Uzm. Dr. Ozan Koçak çocuklarda ekran kullanımına bağlı görülen problemlere değinerek şunları söyledi: 'Günümüzde, genetik temeli olmayan gelişim geriliklerine giderek daha sık rastlanılıyor. İnsan vücudunda gelişimini en geç tamamlayan sinir sistemidir ve bu nedenle dış faktörlerin olumlu/olumsuz etkilerine açıktır. Köy hayatının ve şehirlerdeki mahalle kültürünün kaybolması ile çocuklar, sitelere ve apartman dairelerine mahkum hale geldi. Çocukların sağlıklı gelişim için gerekli uyaranlardan yoksun hale gelmesi, şehir yaşantısının zararlı uyaranlarına da yoğun şekilde maruz bırakılması sonucunda gelişimsel gerilikler giderek arttı. Olumsuz dış faktörler içerisinde ilk bahsetmemiz gereken kuşkusuz ekran maruziyetidir. Akıllı telefon, tablet, bilgisayar ve televizyonların çocuğun hayatına girme yaşı 12 ay altına inmiş durumda. Özellikle üç yaşından önce bu yanlış uyaranlara maruz kalan çocuklarda görülen olumsuz etkileri özetlersek; baş ağrısı, göz yanması, halsizlik, baş dönmesi, uyku ve beslenme bozuklukları, sosyal-duygusal iletişim problemleri, çevreye ilgisizlik özgüven eksikliği, davranış bozuklukları, emosyonel dengesizlik, konuşma, anlamlı jest ve mimikler, heceleme, ses çıkarma ve cümle kurma, algılama, bellek, yaratıcılık, hafıza problemleri ve akademik başarısızlık.'

ÇOCUKLARIMIZA YARARI YOK

İlk üç yıl ekran kullanımının bir yararı olmadığına dikkat çeken Koçak, 'Kendi deneyimlerimden gördüğüm, genellikle yemek yedirebilmek, ağlamasına engel olabilmek ve eve yorgun dönmek gibi nedenlerle çocuklarımızı ekranlarla baş başa bırakıyoruz.
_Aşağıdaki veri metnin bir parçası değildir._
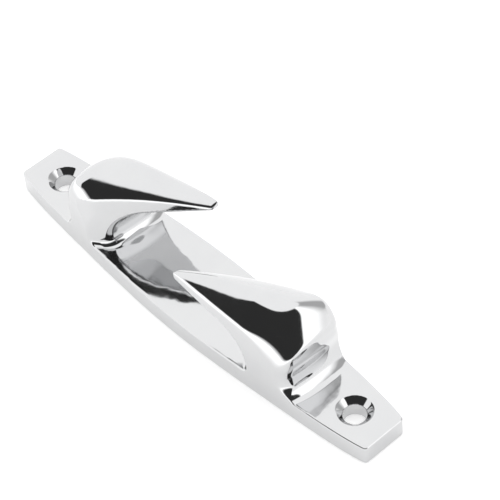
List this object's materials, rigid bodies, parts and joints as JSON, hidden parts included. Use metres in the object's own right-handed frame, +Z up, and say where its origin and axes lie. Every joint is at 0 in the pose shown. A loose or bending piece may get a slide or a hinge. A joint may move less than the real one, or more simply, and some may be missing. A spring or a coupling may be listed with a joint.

Ancak konuşma bozukluğundan otistik spektrum bozukluklarına kadar neden olduğumuz bozukluklarla belki de ömür boyu uğraşıyoruz. Özellikle ilk üç yaş içerisinde yaptığımız müdahalelerle tam düzelme sağlayabiliyoruz, ancak daha ileri yaşlarda bazı problemler kalıcı hale gelebiliyor. Günümüzde sıklığı giderek artan otistik bozukluklar, kalıtsal faktörlere de bağlı gelişebiliyor, ancak genetik zemini olmayan otistik bozukluklara köyde yetişen çocuklarda rastlamıyoruz. Şehir yaşantısından belki kaçamıyoruz ancak çocukları, özellikle ilk üç yaşta ekranlardan uzak tutmak bizim elimizde. Beynin gelişmesi için farklı nitelikte, uygun uyaranlar gerekiyor. En güzel uyaran, insan ilişkisi, doğa, oyun ve doğru eğitim. Özetle, özellikle ilk 3 yılda eğitici/öğretici programlar dahil hiçbir görsel programın çocuklarımıza yararı yok' diye konuştu.